■ **Given problem**
Transcribe the stretch of entries below from the line with "Turn this picture" through the line with "runs along +X.", exactly and with both ends included; leave out all other lines.

-- start Material to process --

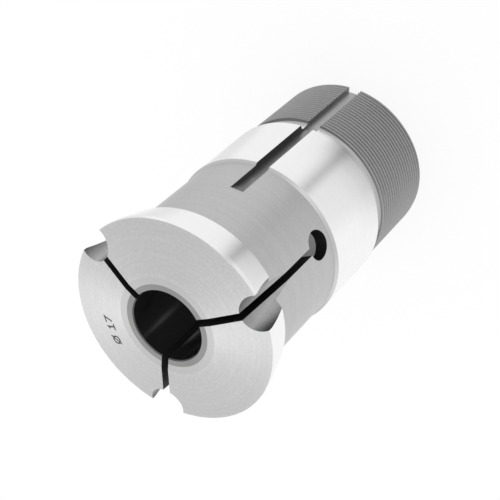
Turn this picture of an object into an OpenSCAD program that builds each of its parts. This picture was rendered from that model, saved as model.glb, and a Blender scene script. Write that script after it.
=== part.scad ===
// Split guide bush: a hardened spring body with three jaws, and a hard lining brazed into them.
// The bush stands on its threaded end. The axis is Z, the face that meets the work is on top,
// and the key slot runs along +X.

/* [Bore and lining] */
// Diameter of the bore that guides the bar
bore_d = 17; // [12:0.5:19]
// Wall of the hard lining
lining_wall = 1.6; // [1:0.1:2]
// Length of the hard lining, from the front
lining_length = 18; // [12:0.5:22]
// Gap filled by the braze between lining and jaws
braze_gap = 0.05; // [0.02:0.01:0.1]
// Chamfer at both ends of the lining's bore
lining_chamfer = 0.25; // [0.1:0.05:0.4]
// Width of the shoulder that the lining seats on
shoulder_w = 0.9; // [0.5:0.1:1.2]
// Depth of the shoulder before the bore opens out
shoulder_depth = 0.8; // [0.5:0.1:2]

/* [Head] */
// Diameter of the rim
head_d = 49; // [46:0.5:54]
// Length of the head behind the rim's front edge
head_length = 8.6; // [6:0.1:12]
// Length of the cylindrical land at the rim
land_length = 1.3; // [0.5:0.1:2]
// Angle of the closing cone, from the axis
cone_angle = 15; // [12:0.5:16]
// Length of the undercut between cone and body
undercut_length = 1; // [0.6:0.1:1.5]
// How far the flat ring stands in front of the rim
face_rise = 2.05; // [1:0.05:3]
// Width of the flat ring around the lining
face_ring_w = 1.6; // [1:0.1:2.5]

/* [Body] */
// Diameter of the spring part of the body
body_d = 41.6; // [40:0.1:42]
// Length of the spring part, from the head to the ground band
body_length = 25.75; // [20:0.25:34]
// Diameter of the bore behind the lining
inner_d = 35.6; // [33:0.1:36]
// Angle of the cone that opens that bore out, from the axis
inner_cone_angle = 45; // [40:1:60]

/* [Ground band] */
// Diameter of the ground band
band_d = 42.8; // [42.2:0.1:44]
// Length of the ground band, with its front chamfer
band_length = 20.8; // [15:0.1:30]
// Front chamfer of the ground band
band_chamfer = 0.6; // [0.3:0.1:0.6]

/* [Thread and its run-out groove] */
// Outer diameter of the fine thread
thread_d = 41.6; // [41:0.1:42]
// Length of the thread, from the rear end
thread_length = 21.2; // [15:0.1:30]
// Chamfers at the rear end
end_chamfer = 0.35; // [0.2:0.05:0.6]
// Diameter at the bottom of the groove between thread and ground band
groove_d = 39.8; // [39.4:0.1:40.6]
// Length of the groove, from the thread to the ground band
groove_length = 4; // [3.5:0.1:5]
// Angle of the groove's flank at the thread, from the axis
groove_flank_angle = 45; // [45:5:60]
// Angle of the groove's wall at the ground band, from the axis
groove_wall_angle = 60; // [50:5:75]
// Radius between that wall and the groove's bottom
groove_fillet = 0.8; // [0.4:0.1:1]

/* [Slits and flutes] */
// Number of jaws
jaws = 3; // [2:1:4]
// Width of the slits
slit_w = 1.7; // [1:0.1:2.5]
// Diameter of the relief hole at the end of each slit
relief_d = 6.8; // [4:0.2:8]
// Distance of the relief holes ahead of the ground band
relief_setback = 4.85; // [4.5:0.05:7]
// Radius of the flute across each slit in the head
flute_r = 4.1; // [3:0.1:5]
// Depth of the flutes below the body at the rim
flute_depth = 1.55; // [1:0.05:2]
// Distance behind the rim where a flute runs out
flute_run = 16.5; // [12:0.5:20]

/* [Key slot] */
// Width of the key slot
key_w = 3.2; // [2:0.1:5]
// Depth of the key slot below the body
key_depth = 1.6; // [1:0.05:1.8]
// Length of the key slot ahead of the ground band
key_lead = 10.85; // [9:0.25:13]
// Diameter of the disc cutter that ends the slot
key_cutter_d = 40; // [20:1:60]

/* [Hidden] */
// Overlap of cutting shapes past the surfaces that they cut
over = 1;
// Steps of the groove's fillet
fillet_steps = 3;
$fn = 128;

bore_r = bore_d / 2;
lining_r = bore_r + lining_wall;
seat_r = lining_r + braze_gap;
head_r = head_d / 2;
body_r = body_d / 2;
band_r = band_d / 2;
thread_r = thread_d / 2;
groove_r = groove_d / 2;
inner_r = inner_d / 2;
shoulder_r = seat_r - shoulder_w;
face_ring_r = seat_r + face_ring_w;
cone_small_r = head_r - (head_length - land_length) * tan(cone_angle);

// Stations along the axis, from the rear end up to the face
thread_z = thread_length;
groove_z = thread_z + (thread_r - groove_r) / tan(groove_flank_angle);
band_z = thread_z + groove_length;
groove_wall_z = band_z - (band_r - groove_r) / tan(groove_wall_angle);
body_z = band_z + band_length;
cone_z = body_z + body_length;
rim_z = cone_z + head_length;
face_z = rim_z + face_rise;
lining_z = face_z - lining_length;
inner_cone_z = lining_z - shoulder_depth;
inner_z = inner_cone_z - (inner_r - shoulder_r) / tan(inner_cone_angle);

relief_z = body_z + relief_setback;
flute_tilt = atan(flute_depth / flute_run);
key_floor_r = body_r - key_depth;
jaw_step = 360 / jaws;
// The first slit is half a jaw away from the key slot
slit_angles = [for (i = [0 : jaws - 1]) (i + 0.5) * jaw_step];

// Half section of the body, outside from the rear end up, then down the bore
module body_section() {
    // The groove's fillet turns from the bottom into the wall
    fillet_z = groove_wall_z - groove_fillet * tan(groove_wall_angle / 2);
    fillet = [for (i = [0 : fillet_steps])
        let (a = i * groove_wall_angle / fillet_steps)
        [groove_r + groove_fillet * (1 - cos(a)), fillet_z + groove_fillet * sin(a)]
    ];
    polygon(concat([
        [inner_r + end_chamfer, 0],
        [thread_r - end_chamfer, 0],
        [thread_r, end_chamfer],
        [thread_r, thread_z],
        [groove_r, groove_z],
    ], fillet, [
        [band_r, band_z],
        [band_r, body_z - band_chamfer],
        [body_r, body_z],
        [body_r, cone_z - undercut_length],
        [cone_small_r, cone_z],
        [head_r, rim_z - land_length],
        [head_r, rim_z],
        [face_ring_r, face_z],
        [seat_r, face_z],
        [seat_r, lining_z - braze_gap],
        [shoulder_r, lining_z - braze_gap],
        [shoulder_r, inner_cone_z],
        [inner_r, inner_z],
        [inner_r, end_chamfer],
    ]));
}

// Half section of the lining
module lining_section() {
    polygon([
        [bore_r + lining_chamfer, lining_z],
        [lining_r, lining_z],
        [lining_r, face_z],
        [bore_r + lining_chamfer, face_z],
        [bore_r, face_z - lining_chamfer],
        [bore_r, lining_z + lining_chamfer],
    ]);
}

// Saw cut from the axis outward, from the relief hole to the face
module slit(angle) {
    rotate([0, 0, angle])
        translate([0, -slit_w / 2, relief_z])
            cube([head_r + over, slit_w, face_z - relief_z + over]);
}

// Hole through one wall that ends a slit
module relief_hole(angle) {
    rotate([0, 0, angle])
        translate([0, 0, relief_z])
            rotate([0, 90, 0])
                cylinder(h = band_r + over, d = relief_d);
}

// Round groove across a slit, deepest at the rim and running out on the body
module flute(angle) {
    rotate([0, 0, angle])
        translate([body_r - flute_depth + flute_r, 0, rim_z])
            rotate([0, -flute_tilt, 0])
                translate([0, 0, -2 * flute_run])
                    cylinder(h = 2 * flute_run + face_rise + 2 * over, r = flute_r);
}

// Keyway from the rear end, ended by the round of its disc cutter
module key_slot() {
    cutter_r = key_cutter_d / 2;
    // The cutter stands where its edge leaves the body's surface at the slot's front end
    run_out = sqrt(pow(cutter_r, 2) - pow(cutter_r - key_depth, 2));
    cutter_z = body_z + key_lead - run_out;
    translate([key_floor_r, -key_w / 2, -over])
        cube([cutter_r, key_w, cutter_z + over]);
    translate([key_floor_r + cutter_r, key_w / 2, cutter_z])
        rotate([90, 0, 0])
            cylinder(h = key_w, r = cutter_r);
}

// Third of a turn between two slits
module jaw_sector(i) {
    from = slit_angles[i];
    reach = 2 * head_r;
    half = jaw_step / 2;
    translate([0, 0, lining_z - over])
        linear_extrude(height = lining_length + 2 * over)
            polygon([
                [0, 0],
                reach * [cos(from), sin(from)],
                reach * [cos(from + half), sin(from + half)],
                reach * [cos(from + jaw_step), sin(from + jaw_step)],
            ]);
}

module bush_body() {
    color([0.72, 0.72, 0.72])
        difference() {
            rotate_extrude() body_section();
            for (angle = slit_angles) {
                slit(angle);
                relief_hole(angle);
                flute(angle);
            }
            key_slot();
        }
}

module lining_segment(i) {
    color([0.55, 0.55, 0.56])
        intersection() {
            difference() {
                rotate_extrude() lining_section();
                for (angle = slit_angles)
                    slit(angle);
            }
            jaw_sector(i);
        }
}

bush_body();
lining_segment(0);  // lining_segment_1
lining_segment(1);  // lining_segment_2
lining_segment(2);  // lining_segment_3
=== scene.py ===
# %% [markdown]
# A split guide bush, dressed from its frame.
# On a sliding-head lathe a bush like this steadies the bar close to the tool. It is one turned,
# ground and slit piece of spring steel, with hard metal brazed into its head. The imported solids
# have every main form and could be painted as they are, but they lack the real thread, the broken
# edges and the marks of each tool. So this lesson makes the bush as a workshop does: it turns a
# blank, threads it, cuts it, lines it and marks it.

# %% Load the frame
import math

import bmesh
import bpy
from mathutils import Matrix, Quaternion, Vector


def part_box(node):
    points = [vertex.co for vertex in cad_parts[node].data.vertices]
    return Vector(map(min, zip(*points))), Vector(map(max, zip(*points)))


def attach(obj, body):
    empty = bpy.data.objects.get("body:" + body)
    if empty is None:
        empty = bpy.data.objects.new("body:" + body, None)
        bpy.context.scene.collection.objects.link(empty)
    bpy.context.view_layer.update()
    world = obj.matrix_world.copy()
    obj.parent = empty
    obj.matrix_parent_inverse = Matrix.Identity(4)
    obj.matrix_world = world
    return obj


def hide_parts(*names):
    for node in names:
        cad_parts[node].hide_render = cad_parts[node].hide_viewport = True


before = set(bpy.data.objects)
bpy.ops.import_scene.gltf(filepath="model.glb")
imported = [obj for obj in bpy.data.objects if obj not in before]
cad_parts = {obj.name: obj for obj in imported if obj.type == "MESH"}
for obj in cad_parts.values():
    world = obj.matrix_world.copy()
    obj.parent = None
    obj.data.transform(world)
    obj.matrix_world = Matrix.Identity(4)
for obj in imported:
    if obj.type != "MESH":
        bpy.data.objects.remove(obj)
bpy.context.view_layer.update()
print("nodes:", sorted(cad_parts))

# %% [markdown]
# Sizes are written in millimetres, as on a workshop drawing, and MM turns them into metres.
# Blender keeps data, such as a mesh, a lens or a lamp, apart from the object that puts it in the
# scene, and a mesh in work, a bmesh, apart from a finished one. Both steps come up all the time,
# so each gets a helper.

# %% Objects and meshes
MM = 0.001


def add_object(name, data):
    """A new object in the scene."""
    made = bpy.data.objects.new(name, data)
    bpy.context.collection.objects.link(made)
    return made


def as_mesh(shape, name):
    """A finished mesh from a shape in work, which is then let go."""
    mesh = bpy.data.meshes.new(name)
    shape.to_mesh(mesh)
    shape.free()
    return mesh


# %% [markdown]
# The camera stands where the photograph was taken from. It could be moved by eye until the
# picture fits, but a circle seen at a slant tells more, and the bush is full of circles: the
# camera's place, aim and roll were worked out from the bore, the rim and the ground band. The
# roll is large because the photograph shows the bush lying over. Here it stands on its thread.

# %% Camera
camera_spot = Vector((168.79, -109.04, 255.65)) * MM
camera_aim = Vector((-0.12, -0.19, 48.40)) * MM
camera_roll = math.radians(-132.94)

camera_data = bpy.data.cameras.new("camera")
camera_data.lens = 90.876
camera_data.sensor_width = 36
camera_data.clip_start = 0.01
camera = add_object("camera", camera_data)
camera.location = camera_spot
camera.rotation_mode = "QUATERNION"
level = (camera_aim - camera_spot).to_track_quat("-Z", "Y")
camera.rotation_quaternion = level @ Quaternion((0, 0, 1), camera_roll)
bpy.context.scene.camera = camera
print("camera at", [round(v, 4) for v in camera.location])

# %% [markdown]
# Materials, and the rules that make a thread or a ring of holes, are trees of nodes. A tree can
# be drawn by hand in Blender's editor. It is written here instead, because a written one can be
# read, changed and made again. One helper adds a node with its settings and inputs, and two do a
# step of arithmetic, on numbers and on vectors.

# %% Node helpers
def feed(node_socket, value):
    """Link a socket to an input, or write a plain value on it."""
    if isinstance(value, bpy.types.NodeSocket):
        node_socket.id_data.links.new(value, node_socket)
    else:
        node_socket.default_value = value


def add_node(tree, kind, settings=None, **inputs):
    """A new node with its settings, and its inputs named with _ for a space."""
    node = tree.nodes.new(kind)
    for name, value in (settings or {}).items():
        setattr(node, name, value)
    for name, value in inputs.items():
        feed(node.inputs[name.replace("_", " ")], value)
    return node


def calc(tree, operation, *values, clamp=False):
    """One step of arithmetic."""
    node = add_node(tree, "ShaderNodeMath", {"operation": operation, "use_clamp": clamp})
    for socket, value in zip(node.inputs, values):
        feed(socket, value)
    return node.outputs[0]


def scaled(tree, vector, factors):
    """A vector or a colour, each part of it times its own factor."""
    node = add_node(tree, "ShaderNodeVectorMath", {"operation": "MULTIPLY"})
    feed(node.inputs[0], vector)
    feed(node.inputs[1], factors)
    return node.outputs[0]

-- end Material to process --
-- start Material to process --

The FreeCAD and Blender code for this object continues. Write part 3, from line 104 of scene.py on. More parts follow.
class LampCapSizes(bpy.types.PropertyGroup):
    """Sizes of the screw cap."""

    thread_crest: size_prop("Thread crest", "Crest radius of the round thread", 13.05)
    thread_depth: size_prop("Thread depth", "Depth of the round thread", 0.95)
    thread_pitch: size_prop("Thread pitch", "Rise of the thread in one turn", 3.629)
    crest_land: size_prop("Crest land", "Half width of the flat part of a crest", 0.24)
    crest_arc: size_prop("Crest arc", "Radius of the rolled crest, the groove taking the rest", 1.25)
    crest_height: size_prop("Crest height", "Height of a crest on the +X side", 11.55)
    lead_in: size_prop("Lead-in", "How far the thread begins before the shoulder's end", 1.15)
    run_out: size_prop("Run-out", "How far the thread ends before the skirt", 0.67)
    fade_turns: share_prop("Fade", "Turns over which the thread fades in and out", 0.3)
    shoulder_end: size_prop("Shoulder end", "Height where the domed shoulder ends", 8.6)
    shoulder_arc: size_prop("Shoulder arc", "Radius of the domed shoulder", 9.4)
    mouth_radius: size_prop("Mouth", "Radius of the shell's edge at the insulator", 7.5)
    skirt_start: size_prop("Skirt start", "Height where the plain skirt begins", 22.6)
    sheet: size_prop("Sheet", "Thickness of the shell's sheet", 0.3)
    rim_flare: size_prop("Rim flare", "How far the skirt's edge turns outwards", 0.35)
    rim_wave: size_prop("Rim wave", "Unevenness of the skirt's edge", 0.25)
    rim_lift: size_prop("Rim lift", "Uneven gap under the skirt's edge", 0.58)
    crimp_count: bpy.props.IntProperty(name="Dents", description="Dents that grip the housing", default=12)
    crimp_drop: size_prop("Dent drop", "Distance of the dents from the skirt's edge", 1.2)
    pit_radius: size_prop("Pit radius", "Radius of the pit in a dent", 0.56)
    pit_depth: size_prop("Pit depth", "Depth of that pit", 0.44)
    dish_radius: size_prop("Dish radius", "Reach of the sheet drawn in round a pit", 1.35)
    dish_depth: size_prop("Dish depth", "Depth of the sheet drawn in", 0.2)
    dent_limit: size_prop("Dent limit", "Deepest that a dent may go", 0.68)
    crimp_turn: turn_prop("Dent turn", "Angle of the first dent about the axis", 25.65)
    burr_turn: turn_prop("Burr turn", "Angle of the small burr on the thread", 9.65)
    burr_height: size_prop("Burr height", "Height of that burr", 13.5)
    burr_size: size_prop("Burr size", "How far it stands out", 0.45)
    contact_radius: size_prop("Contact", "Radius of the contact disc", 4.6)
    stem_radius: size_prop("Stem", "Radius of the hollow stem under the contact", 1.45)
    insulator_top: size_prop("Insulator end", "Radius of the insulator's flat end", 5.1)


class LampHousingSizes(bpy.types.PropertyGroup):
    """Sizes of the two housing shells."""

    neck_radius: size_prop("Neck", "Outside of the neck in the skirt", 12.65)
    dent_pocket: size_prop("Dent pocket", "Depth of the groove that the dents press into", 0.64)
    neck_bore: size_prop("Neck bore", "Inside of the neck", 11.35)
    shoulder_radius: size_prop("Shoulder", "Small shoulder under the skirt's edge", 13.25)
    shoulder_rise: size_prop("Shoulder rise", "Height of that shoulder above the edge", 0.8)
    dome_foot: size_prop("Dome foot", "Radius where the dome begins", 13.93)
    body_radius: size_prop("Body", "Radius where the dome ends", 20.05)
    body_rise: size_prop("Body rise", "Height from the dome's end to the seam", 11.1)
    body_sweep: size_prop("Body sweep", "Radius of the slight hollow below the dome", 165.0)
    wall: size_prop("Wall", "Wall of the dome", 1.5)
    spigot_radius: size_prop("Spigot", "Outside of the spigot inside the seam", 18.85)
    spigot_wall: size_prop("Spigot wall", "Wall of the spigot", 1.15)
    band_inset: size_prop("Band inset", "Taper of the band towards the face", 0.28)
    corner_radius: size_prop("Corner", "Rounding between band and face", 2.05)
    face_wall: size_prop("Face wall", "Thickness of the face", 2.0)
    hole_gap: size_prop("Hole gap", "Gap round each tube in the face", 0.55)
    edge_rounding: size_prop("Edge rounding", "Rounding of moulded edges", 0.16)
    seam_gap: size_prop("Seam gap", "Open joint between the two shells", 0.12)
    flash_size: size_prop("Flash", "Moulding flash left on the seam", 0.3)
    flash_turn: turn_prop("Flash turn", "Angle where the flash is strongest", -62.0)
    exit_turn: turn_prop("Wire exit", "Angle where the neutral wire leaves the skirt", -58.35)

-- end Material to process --

■ **Worked answer**
Turn this picture of an object into an OpenSCAD program that builds each of its parts. This picture was rendered from that model, saved as model.glb, and a Blender scene script. Write that script after it.
=== part.scad ===
// Split guide bush: a hardened spring body with three jaws, and a hard lining brazed into them.
// The bush stands on its threaded end. The axis is Z, the face that meets the work is on top,
// and the key slot runs along +X.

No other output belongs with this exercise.